Data lines:
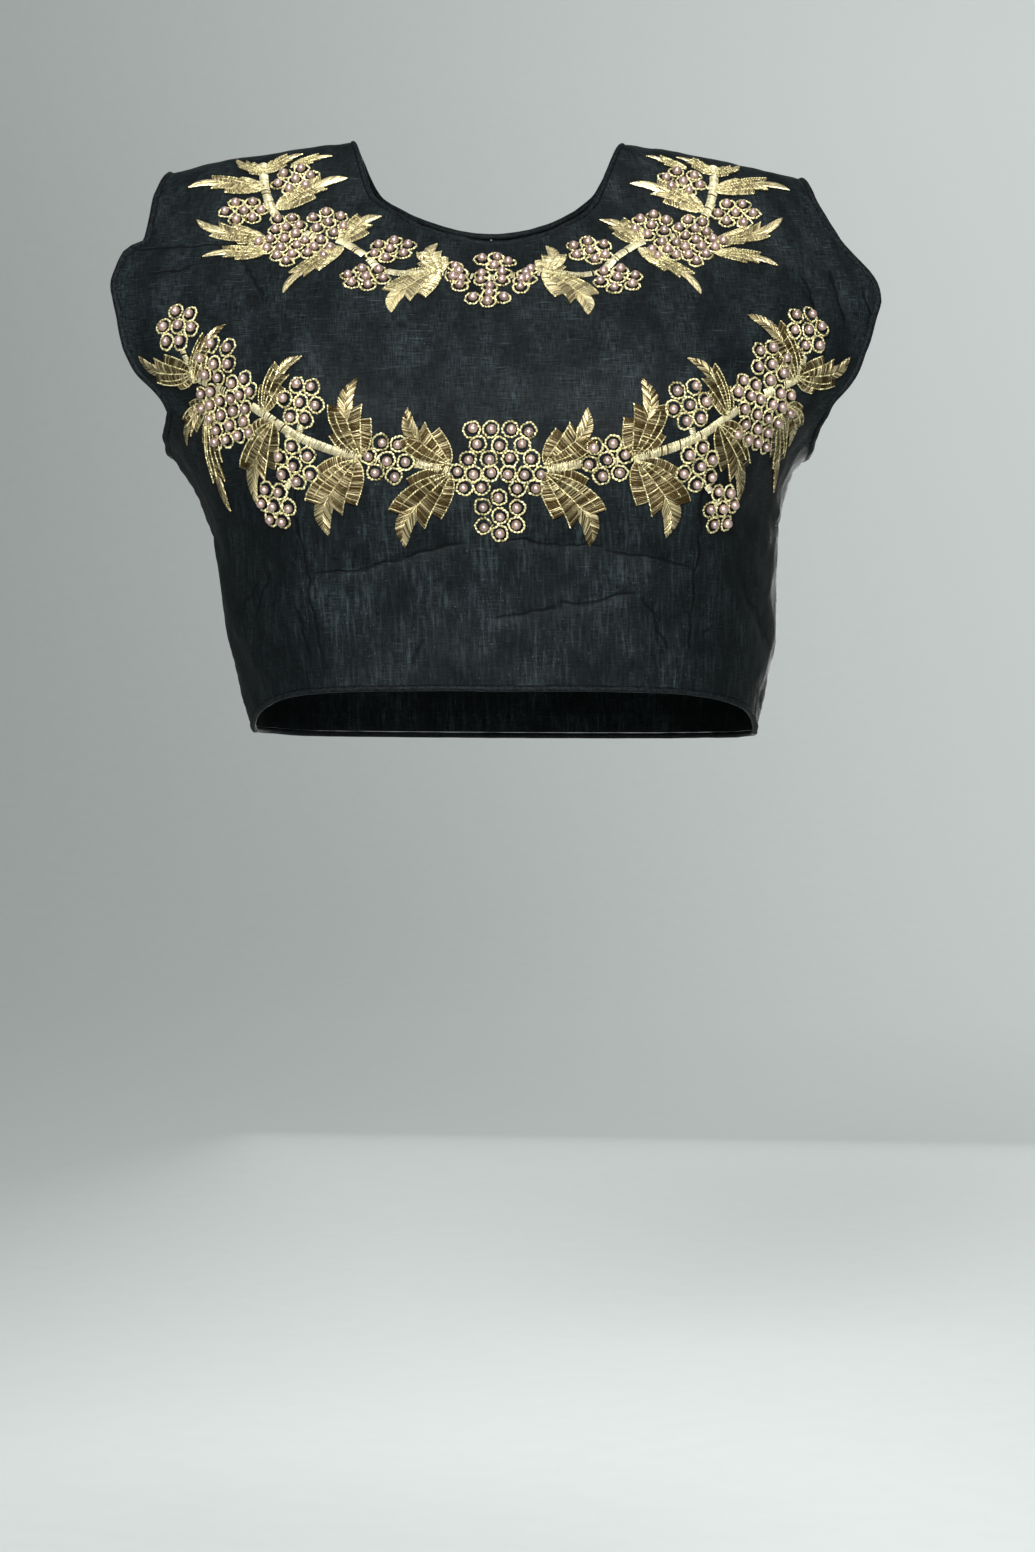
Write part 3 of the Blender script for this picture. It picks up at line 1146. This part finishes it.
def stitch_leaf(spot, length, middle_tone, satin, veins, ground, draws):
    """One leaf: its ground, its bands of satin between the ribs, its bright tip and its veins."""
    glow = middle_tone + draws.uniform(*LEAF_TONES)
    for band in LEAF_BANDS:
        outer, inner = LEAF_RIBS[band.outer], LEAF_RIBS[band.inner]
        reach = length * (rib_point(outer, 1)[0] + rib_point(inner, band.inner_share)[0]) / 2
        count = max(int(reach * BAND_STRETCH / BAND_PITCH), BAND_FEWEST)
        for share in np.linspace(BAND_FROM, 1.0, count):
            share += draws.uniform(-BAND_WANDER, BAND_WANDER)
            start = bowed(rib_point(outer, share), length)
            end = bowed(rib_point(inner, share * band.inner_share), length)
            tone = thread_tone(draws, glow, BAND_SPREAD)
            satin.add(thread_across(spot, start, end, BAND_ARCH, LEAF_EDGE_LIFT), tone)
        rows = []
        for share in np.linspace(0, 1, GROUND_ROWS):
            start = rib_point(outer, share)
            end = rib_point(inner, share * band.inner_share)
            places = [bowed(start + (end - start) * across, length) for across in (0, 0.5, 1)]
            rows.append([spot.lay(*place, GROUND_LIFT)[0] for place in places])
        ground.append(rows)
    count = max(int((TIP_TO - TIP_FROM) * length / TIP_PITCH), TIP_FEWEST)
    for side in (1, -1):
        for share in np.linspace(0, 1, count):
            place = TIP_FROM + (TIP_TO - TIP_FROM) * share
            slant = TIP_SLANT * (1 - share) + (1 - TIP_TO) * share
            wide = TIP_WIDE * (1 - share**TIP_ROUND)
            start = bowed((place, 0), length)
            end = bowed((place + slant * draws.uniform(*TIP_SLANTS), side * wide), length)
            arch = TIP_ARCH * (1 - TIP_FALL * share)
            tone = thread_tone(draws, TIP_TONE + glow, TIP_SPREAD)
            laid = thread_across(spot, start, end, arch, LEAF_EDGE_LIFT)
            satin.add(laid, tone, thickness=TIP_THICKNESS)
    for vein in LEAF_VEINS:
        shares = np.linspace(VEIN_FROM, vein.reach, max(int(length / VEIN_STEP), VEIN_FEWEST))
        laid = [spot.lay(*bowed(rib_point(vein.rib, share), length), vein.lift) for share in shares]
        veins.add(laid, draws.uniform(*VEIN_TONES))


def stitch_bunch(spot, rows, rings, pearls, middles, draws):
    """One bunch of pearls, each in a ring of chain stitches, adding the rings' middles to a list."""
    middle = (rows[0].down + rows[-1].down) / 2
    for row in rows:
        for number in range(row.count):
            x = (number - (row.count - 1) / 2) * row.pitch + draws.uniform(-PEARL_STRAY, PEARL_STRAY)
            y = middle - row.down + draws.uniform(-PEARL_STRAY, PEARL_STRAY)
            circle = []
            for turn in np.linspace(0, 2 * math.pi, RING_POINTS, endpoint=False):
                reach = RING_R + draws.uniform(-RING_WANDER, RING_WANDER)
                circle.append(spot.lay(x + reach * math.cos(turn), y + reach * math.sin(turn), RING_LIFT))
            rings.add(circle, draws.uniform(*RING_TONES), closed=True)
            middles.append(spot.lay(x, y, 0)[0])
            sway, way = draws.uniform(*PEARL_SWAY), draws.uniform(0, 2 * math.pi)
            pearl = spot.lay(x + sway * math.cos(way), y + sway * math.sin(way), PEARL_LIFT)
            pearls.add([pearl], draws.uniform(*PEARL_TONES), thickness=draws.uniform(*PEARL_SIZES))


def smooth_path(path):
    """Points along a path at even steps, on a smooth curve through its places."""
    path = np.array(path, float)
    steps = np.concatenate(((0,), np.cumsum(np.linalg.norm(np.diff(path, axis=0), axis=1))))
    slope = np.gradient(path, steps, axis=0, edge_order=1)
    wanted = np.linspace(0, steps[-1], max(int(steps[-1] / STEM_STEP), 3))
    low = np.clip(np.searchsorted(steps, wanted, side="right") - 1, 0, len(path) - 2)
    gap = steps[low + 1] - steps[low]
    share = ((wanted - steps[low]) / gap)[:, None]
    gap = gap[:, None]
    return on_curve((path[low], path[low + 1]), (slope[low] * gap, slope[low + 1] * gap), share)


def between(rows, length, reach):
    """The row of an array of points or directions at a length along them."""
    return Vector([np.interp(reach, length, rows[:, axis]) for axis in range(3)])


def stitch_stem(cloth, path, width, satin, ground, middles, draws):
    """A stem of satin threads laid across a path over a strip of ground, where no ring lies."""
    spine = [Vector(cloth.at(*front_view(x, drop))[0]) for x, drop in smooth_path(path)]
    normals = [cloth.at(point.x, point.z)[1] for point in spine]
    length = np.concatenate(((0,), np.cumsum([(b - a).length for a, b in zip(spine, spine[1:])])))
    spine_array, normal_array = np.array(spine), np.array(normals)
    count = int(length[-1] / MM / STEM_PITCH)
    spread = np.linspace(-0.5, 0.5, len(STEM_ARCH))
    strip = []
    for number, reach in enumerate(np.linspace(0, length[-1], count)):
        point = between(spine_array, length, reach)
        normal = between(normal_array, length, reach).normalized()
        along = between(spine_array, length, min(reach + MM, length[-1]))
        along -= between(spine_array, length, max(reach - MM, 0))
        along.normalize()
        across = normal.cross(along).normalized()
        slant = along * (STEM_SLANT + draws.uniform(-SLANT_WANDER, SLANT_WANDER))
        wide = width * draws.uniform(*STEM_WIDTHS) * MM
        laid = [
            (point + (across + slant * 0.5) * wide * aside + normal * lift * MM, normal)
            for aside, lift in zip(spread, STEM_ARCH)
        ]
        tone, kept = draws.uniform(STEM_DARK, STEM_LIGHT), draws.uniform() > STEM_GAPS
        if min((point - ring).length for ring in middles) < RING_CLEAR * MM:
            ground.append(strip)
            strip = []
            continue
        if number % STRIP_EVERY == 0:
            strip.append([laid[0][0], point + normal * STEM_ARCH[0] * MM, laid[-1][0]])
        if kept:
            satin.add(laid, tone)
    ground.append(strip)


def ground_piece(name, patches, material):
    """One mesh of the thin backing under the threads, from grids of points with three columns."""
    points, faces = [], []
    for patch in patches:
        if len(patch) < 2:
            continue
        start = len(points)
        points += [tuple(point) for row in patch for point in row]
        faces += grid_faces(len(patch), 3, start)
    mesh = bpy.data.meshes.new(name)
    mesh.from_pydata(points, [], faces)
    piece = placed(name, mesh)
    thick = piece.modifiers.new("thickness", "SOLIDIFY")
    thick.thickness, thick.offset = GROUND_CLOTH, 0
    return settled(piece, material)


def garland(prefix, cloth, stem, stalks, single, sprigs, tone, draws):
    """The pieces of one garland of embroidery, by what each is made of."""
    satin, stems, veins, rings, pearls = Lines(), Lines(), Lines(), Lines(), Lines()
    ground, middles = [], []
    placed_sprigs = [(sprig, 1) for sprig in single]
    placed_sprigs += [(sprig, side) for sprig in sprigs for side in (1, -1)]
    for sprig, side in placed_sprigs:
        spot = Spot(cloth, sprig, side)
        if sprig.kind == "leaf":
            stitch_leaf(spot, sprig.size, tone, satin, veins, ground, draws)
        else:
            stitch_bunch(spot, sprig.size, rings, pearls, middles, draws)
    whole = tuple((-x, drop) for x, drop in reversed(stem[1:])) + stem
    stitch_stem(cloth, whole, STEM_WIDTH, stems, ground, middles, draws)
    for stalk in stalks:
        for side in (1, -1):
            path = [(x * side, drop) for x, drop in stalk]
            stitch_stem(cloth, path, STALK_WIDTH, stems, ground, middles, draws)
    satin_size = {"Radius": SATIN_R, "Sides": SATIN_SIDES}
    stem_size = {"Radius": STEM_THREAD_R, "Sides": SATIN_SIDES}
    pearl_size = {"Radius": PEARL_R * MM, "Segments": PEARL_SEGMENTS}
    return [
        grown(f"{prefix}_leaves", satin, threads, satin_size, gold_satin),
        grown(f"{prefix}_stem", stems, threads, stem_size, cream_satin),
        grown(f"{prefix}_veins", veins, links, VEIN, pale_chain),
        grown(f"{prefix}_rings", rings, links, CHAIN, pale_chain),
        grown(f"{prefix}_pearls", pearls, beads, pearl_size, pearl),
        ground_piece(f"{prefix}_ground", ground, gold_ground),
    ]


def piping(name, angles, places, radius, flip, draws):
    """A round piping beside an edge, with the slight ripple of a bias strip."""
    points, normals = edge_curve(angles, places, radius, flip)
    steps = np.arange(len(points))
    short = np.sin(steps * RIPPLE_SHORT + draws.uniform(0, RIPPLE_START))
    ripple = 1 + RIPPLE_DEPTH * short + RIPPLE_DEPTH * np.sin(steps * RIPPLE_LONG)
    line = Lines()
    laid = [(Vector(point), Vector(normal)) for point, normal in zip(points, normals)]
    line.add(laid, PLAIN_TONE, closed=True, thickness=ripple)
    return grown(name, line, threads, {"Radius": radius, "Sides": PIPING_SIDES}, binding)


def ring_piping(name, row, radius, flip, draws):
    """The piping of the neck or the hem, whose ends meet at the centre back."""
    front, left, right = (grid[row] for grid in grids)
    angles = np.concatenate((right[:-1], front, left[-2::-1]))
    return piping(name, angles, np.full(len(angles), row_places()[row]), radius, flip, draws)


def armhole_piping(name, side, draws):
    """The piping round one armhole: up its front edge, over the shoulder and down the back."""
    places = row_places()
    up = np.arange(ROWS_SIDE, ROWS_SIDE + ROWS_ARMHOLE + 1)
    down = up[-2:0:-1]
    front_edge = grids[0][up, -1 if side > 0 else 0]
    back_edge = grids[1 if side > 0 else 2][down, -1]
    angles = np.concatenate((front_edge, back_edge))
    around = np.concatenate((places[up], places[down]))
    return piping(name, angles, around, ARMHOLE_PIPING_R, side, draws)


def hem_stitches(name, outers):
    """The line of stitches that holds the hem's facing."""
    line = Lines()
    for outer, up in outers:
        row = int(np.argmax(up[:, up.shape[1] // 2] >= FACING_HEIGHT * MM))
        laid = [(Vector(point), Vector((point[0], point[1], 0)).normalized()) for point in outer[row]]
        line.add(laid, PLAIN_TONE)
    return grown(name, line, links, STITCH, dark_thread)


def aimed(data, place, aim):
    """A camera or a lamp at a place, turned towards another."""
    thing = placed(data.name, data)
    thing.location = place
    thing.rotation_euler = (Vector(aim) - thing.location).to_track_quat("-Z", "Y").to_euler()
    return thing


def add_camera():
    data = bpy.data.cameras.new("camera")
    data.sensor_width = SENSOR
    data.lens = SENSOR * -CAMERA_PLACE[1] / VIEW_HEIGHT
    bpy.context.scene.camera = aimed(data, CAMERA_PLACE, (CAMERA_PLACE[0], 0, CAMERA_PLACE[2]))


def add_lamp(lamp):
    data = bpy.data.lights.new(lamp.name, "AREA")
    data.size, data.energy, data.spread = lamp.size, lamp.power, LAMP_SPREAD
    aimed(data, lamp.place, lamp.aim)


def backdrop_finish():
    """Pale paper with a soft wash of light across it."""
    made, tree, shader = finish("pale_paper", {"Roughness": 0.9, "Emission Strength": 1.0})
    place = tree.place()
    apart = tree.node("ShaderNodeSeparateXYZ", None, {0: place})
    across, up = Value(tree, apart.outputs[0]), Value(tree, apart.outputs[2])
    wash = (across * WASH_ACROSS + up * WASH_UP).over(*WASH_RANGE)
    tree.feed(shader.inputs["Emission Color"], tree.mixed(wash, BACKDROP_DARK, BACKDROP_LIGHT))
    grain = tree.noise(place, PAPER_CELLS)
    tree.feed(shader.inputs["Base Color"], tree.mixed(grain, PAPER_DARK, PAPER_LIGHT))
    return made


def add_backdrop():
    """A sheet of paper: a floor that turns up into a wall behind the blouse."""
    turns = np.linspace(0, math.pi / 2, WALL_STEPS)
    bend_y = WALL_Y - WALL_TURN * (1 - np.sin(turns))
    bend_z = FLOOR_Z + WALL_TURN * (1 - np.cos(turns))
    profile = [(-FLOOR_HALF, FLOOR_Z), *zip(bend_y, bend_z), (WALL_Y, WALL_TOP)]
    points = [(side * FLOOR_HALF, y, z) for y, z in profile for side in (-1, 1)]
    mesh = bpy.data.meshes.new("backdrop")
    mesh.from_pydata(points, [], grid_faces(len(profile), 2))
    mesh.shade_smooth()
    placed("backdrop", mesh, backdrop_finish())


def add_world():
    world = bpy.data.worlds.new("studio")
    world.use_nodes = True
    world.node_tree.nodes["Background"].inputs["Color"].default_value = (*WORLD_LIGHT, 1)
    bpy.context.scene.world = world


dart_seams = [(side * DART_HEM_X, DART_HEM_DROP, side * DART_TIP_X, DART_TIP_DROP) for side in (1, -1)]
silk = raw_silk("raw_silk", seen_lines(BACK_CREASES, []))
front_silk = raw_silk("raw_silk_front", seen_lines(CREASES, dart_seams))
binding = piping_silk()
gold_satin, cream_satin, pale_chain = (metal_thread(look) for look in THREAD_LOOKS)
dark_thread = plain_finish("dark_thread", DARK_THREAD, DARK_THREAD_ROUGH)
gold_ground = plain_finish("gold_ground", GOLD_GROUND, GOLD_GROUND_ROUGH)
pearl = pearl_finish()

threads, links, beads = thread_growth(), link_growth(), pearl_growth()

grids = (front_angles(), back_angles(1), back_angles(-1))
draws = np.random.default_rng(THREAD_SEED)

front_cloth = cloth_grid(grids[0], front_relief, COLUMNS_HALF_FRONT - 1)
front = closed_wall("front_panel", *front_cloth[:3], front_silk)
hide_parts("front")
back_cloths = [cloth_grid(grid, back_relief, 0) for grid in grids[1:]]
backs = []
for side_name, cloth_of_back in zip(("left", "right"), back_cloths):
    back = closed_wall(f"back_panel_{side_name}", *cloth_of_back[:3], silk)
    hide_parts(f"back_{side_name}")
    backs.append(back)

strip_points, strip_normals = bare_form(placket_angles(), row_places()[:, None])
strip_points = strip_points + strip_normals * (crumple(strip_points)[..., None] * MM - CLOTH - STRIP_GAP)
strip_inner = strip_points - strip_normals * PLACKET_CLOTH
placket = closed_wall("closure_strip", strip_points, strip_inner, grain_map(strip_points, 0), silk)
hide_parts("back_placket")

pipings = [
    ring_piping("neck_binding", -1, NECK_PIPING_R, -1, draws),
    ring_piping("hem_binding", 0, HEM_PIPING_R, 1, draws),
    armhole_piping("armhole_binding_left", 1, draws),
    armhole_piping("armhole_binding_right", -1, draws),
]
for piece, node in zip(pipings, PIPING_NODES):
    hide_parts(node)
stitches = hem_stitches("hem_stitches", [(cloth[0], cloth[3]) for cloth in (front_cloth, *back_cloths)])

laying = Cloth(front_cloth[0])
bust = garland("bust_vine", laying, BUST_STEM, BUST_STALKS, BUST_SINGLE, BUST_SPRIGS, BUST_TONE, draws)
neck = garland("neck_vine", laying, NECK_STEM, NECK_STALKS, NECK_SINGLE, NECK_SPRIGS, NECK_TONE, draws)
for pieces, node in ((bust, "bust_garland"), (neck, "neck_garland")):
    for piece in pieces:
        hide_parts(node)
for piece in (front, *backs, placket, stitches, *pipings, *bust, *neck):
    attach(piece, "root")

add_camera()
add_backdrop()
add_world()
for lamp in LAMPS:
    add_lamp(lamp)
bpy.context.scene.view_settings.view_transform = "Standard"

Exercise goal: Restate word for word only the lines running from the beginning of the data to the line holding "veins.add(laid, draws.uniform(*VEIN_TONES))", both included.

Response to the exercise:
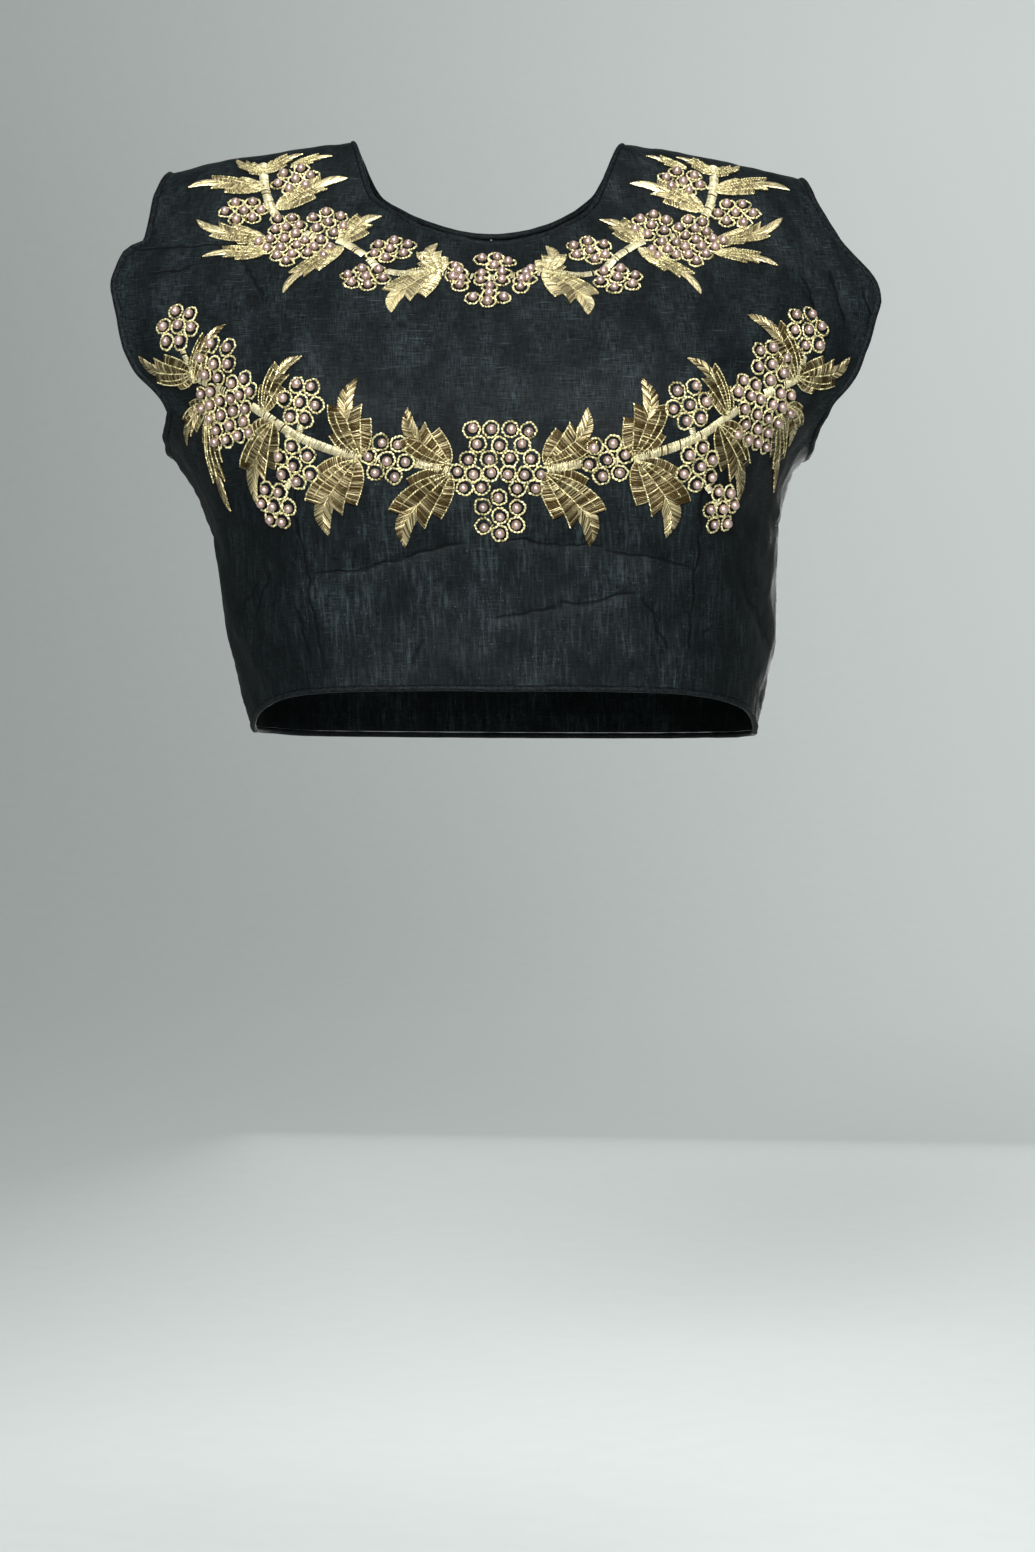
Write part 3 of the Blender script for this picture. It picks up at line 1146. This part finishes it.
def stitch_leaf(spot, length, middle_tone, satin, veins, ground, draws):
    """One leaf: its ground, its bands of satin between the ribs, its bright tip and its veins."""
    glow = middle_tone + draws.uniform(*LEAF_TONES)
    for band in LEAF_BANDS:
        outer, inner = LEAF_RIBS[band.outer], LEAF_RIBS[band.inner]
        reach = length * (rib_point(outer, 1)[0] + rib_point(inner, band.inner_share)[0]) / 2
        count = max(int(reach * BAND_STRETCH / BAND_PITCH), BAND_FEWEST)
        for share in np.linspace(BAND_FROM, 1.0, count):
            share += draws.uniform(-BAND_WANDER, BAND_WANDER)
            start = bowed(rib_point(outer, share), length)
            end = bowed(rib_point(inner, share * band.inner_share), length)
            tone = thread_tone(draws, glow, BAND_SPREAD)
            satin.add(thread_across(spot, start, end, BAND_ARCH, LEAF_EDGE_LIFT), tone)
        rows = []
        for share in np.linspace(0, 1, GROUND_ROWS):
            start = rib_point(outer, share)
            end = rib_point(inner, share * band.inner_share)
            places = [bowed(start + (end - start) * across, length) for across in (0, 0.5, 1)]
            rows.append([spot.lay(*place, GROUND_LIFT)[0] for place in places])
        ground.append(rows)
    count = max(int((TIP_TO - TIP_FROM) * length / TIP_PITCH), TIP_FEWEST)
    for side in (1, -1):
        for share in np.linspace(0, 1, count):
            place = TIP_FROM + (TIP_TO - TIP_FROM) * share
            slant = TIP_SLANT * (1 - share) + (1 - TIP_TO) * share
            wide = TIP_WIDE * (1 - share**TIP_ROUND)
            start = bowed((place, 0), length)
            end = bowed((place + slant * draws.uniform(*TIP_SLANTS), side * wide), length)
            arch = TIP_ARCH * (1 - TIP_FALL * share)
            tone = thread_tone(draws, TIP_TONE + glow, TIP_SPREAD)
            laid = thread_across(spot, start, end, arch, LEAF_EDGE_LIFT)
            satin.add(laid, tone, thickness=TIP_THICKNESS)
    for vein in LEAF_VEINS:
        shares = np.linspace(VEIN_FROM, vein.reach, max(int(length / VEIN_STEP), VEIN_FEWEST))
        laid = [spot.lay(*bowed(rib_point(vein.rib, share), length), vein.lift) for share in shares]
        veins.add(laid, draws.uniform(*VEIN_TONES))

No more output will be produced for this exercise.